Three traps in linen purchasing:

  1. Buying matching colours across listings. Sounds nice; means a single bleach-bottle accident across two properties cascades into both replacement budgets. Buy one colour per property.
  2. Buying high thread-count cotton. 1000-thread-count sheets are softer in week 1 and shredded by month 6 because the fibres are too fine for hot-wash + tumble-dry. Hotels use 200–300 thread count percale or sateen for a reason: it survives 100+ washes. Buy 200–300, ignore the marketing.
  3. Buying the cheapest white towel on Amazon. Below $5 per bath towel, you're getting a 350 GSM towel that pills in three washes and never absorbs water. The sweet spot is 500–600 GSM at $7–$10. The $25 hotel-grade towel is overkill for a guest who's there for two nights.

Concrete picks (no affiliate links, no paid placement — these are what's in my closet):

  • Sheets: 200-thread-count percale, white, fitted depth 14"+. The brand matters less than the material spec.
  • Duvet covers: white percale, button or zip closure (zip is faster on turnover but breaks more often). Pick one and stick with it.
  • Towels: 550 GSM combed cotton, white, dobby border. Avoid loops that catch on cleaner-trolley wheels.
  • Mattress protectors: waterproof zip-on, polyester-backed cotton top. Replace at any sign of yellowing.
  • Pillows: budget item — $12 microfibre pillows replaced every 9 months beat $60 pillows that get stained in month two.

Internal cross-link: this is also the reason your cleaning buffer days exist — when the same-day turnover math breaks, the buffer day is what saves the booking.

One opinionated take

The hosts who run smoothly aren't the ones with the best taste in linen — they're the ones who treat sheets, towels, and pillowcases as a consumable inventory with a known wear curve, and who buy the third set the week they pick up the keys to the listing.

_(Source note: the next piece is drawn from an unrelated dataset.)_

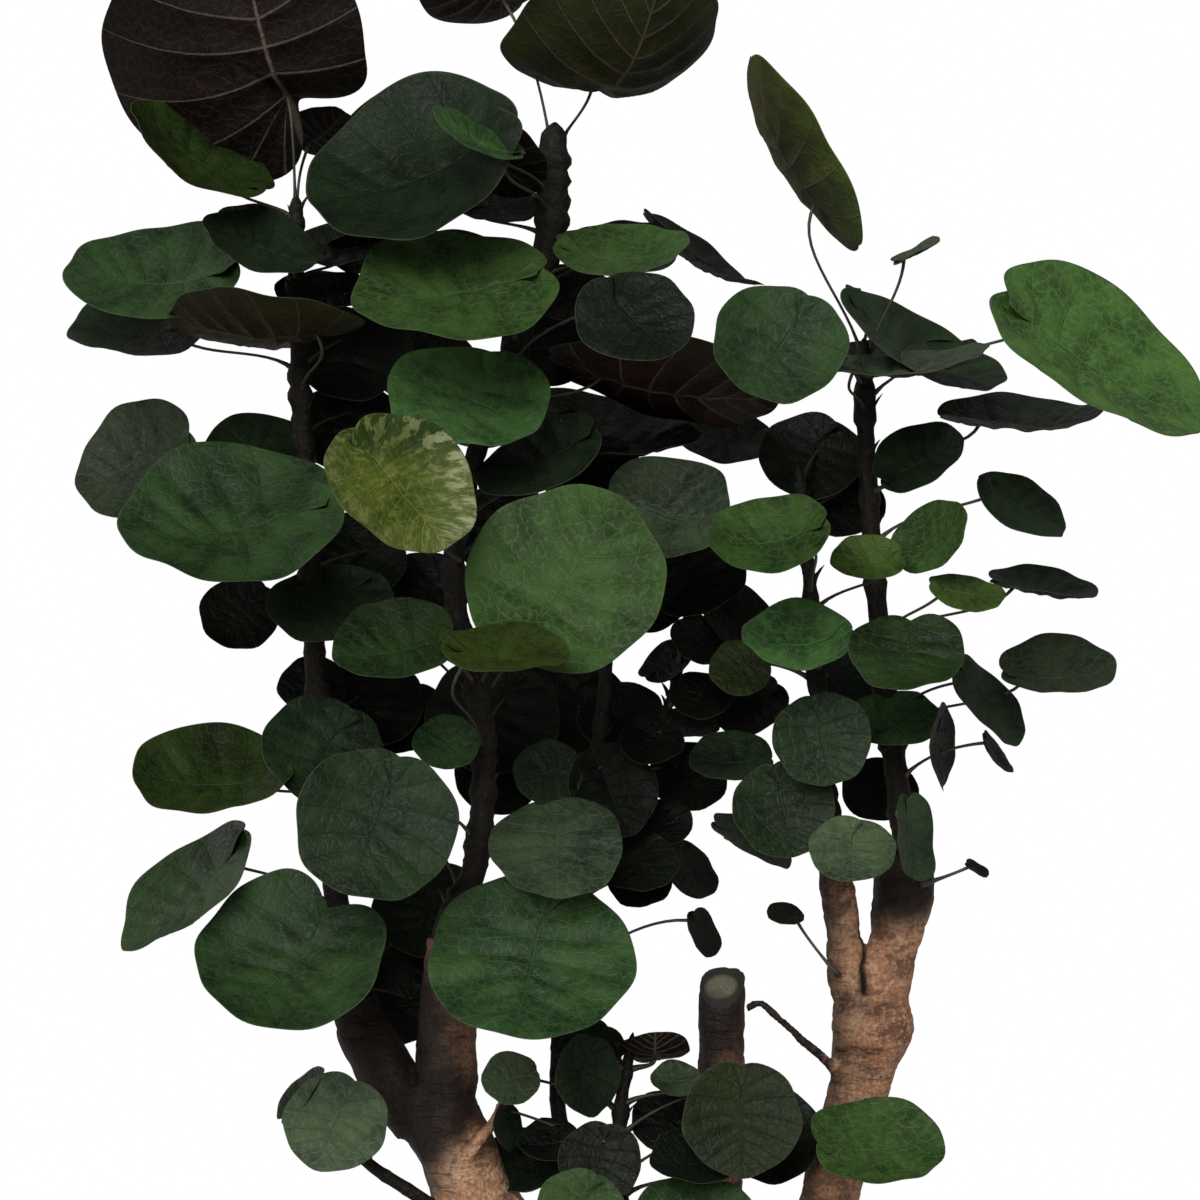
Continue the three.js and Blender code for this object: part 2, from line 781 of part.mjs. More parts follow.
// Stems with their leaves, front and back, grown together. The first stem stands just clear of
// the wood that carries it, and the others grow out of the first.
function shoot(name, { stems, leaves, carries }, random) {
  const paths = stems.map(smoothPath);
  paths[0].points[0].addScaledVector(footDirection(stems[0]), CLEARANCE);
  const solids = stems.map((rows, i) =>
    tube(paths[i], STEM.stepsPerSpan * (rows.length - 1), STEM.sides, (t) => radiusAlong(rows, t)),
  );
  const rows = [...leaves];
  for (const row of leaves) if (hasTwin(row)) rows.push(twinOf(row, random));
  for (const row of rows) {
    const leaf = leafOf(row, random);
    solids.push(leafSolid(leaf, footOn(paths, leaf)));
  }
  if (carries) solids.push(stubFor(SINGLE_LEAVES[carries]));
  return meshOf(name, joined(solids), "leaf");
}

// The short stub that carries a single leaf, pointing to the viewer.
function stubFor({ stub: [x, y, fromDepth, toDepth, radius] }) {
  return peg(place(x, y, fromDepth), place(x, y, toDepth), radius, STEM.sides);
}

// A leaf whose stalk stands just clear of its stub.
function singleLeaf(name, { stub: [x, y, , depth], leaf: row, material }, random) {
  const leaf = leafOf(row, random);
  const foot = place(x, y, depth).add(new THREE.Vector3(0, -CLEARANCE, 0));
  return meshOf(name, leafSolid(leaf, foot, new THREE.Vector3(0, -1, 0)), material);
}

// Trunk

function limb(rows) {
  const path = smoothPath(rows);
  const knobs = (t, angle) =>
    1 +
    WOOD.knob *
      Math.sin(WOOD.knobsRound * angle + WOOD.knobTwist * t) *
      Math.sin(WOOD.knobBeat * t + rows.length);
  const slim = rows[0][3] < WOOD.slimRadius;
  const steps = (slim ? 1 : WOOD.stepsPerSpan) * (rows.length - 1);
  return tube(path, steps, slim ? WOOD.slimSides : WOOD.sides, (t, angle) => {
    const end = t === 0 || t === 1;
    return WOOD.spare * radiusAlong(rows, t) * (end ? 1 : knobs(t, angle));
  });
}

// The spread of the root base above the soil, with a plain round plug below it.
function rootBase() {
  const points = [];
  const triangles = [];
  for (let i = 0; i <= ROOT.rings; i++) {
    const t = i / ROOT.rings;
    const height = THREE.MathUtils.lerp(SOIL.top + CLEARANCE, ROOT.top, t);
    const spread = THREE.MathUtils.lerp(ROOT.lowRadius, ROOT.topRadius, Math.sqrt(t));
    for (let k = 0; k < ROOT.sides; k++) {
      const angle = (2 * Math.PI * k) / ROOT.sides;
      const radius = spread * (1 + ROOT.ridge * (1 - t) * Math.cos(ROOT.ridges * angle + ROOT.turn));
      points.push(new THREE.Vector3(ROOT.x + radius * Math.cos(angle), radius * Math.sin(angle), height));
    }
  }
  for (let i = 0; i < ROOT.rings; i++)
    for (let k = 0; k < ROOT.sides; k++) {
      const a = i * ROOT.sides + k;
      const b = i * ROOT.sides + ((k + 1) % ROOT.sides);
      triangles.push(a, b, b + ROOT.sides, a, b + ROOT.sides, a + ROOT.sides);
    }
  for (let k = 1; k < ROOT.sides - 1; k++) {
    const last = ROOT.rings * ROOT.sides;
    triangles.push(0, k + 1, k);
    triangles.push(last, last + k, last + k + 1);
  }
  const plugRadius = SOIL.holeRadius - CLEARANCE;
  const plugFoot = SOIL.top - SOIL.holeDepth + CLEARANCE;
  const plug = turned(
    [
      [0, plugFoot],
      [plugRadius, plugFoot],
      [plugRadius, SOIL.top + ROOT.plugRise],
      [0, SOIL.top + ROOT.plugRise],
    ],
    ROOT.sides,
  );
  return solidOf(geometryOf(points, triangles)).add(plug);
}

// A straight peg from one point to another.
function peg(from, to, radius, sides) {
  return tube(new THREE.LineCurve3(from, to), 1, sides, () => radius);
}

// The spur that a side stem stands on, in line with the stem's own start.
function spurFor(rows) {
  const [x, y, depth, radius] = rows[0];
  const end = place(x, y, depth);
  const start = end.clone().addScaledVector(footDirection(rows), -STUB.length);
  return peg(start, end, radius * STUB.share, STEM.sides);
}

function trunk() {
  const limbs = Object.values(LIMBS).map(limb);
  const spurs = Object.values(SHOOTS)
    .filter((made) => made.onSpur)
    .map((made) => spurFor(made.stems[0]));
  const { limb_leaf, fork_leaf, trunk_leaf } = SINGLE_LEAVES;
  const stubs = [limb_leaf, fork_leaf, trunk_leaf].map(stubFor);
  return meshOf("trunk", joined([rootBase(), ...limbs, ...spurs, ...stubs]), "bark");
}

// Pot and soil

// The inside of the pot: its radius at the belly and at the mouth, and the belly's height.
const INSIDE = {
  belly: POT.belly - POT.wall - 2,
  mouth: POT.rimRadius - POT.wall - POT.mouthEdge,
  foot: POT.baseRadius - POT.wall,
  bellyHeight: POT.height * POT.bellyShare,
};

function pot() {
  const lipFoot = POT.height - POT.lipHeight;
  const body = turned(
    [
      [0, 0],
      [POT.baseRadius, 0],
      [POT.baseRadius + POT.footEdge, POT.footEdge],
      [POT.belly, INSIDE.bellyHeight],
      [POT.rimRadius - POT.lipReach, lipFoot],
      [POT.rimRadius, lipFoot + POT.lipEdge],
      [POT.rimRadius, POT.height - POT.lipEdge],
      [POT.rimRadius - POT.lipEdge, POT.height],
      [INSIDE.mouth + POT.mouthEdge / 2, POT.height],
      [INSIDE.mouth, POT.height - POT.mouthEdge],
      [INSIDE.belly, INSIDE.bellyHeight],
      [INSIDE.foot + POT.innerFoot, POT.floor + POT.footEdge],
      [INSIDE.foot, POT.floor],
      [0, POT.floor],
    ],
    POT.sides,
  );
  const drain = turned(
    [
      [0, -1],
      [POT.drainRadius, -1],
      [POT.drainRadius, POT.floor + 1],
      [0, POT.floor + 1],
    ],
    POT.drainSides,
  );
  let bored = body;
  for (let i = 0; i < POT.drains; i++) {
    const angle = (2 * Math.PI * i) / POT.drains;
    const at = [POT.drainReach * Math.cos(angle), POT.drainReach * Math.sin(angle), 0];
    bored = bored.subtract(drain.translate(at));
  }
  return meshOf("pot", bored, "glaze");
}

function soil() {
  const edge = SOIL.top - SOIL.edgeDrop;
  const mouthHeight = POT.height - POT.mouthEdge;
  const wallAtEdge = THREE.MathUtils.mapLinear(
    edge,
    INSIDE.bellyHeight,
    mouthHeight,
    INSIDE.belly,
    INSIDE.mouth,
  );
  const body = turned(
    [
      [0, POT.floor + CLEARANCE],
      [INSIDE.foot - CLEARANCE, POT.floor + CLEARANCE],
      [INSIDE.foot + POT.innerFoot - CLEARANCE, POT.floor + POT.footEdge + CLEARANCE],
      [INSIDE.belly - CLEARANCE, INSIDE.bellyHeight],
      [wallAtEdge - CLEARANCE, edge],
      [(wallAtEdge + SOIL.flatRadius) / 2, SOIL.top - SOIL.shoulderDrop],
      [SOIL.flatRadius, SOIL.top],
      [SOIL.holeRadius, SOIL.top],
      [SOIL.holeRadius, SOIL.top - SOIL.holeDepth],
      [0, SOIL.top - SOIL.holeDepth],
    ],
    POT.sides,
  );
  return meshOf("soil", body, "earth");
}

// The whole part
const plant = new THREE.Group();
plant.add(pot(), soil(), trunk());
const random = randomFrom(SEED);
for (const [name, made] of Object.entries(SHOOTS)) plant.add(shoot(name, made, random));
for (const [name, made] of Object.entries(SINGLE_LEAVES)) plant.add(singleLeaf(name, made, random));

export default plant;
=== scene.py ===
"""Fabian aralia grown as a bonsai, with its pot: leaves, stems, bark, soil, moss and glaze.

Millimetres are used for every size until a mesh is written, in the frame of the solids: +Z up,
+X to the viewer's right, +Y away from the viewer, origin in the middle of the pot's base.
"""

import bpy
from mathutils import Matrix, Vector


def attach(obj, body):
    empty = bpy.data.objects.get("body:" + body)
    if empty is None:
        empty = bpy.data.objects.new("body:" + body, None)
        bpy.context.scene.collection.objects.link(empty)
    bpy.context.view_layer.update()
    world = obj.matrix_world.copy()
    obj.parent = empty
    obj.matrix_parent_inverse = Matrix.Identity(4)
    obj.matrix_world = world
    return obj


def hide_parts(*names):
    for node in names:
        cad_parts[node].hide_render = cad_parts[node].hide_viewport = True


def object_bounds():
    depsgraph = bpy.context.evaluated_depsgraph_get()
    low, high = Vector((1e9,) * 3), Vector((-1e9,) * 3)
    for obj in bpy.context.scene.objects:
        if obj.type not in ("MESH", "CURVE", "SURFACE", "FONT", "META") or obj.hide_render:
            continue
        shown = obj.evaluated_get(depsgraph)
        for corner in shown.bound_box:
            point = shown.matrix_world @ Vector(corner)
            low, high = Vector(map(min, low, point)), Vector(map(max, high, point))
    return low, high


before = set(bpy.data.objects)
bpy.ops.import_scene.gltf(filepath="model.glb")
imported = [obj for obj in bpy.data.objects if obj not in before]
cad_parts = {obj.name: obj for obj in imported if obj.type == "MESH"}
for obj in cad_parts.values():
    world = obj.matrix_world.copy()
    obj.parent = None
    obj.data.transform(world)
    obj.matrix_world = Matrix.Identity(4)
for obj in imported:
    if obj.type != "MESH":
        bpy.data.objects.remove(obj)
SOLID_BOX = [list(corner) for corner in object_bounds()]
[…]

The ones who run badly are the ones who learn this in month seven, on a Saturday, at 11:42, with a hypermarket receipt in their pocket.

Questions fréquentes

  • How many sheet sets do I need for an Airbnb?

    Three sets per bed. One on the bed, one in the wash cycle between stays, and one in a vacuum bag in the closet for the day a stain ruins the second set or the dryer dies. Two sets is the floor most articles cite, and it's wrong — the third set is what stops a same-day turnover from becoming a one-star review.

  • What's the cheapest way to get to a three-set inventory?

    Buy one set at a time over three months: white percale 200-thread-count from a hotel-supply wholesaler runs $40–$60 per queen set. By month three you have your three sets and you've cash-flowed the build. Avoid the temptation to buy a single 1000-thread-count "luxury" set — it'll be in the rag pile by month eight.

  • Should I use a top sheet or a duvet cover?

    Duvet cover. Top sheets get kicked off, look messy in listing photos, and double the laundry volume because guests treat them as separate items. A duvet cover is one item to wash and one item to make the bed with. The trade-off is the duvet cover takes 90 minutes in the dryer, so plan turnover timing accordingly.

  • How often should I replace sheets and towels?

    Cotton sheets last 80–120 hot wash cycles. At a 12-turnover-per-month listing, that's a replacement cycle of 7–10 months per set. Towels last 18–24 months at the same cadence. Inspect at every fold: holes, persistent stains, frayed elastic on fitted sheets, and any towel that's gone from white to grey. Replace immediately — guests photograph everything and a single stained pillowcase costs more in reviews than five replacement sets in budget.

  • Do I need separate towels for guests vs cleaners?

    Yes. Cleaners need their own coloured rags (microfibre, not towels) for surfaces, and a coloured "kitchen rag" set for kitchen wipe-downs. Mixing white guest towels into cleaning use is how a $9 hand towel becomes a $9 grease rag in three months. Buy a separate $30 set of coloured microfibre cloths for cleaning use only.

  • Where should I store the spare third set?

    In a vacuum-sealed bag inside a sealed plastic bin in the closet. Two reasons: vacuum bags compress 3 sets into the space of 1, and a sealed bin keeps moths and dust out. Label the bin with the date you last rotated it. Rotate the spare into active use once a year so it doesn't sit unused for so long that the elastic perishes.

  • Is on-site laundry enough or should I use a service?

    For 1–3 beds with a single bathroom, on-site (one washer + one dryer) handles 12 turnovers a month with the third-set buffer. For 4+ beds or any same-day turnovers on a 4-bed listing, a commercial laundry service ($1.20–$2.50 per kg) becomes cheaper than your time and dryer wear. The crossover point is roughly 8 turnovers a month at 4+ beds.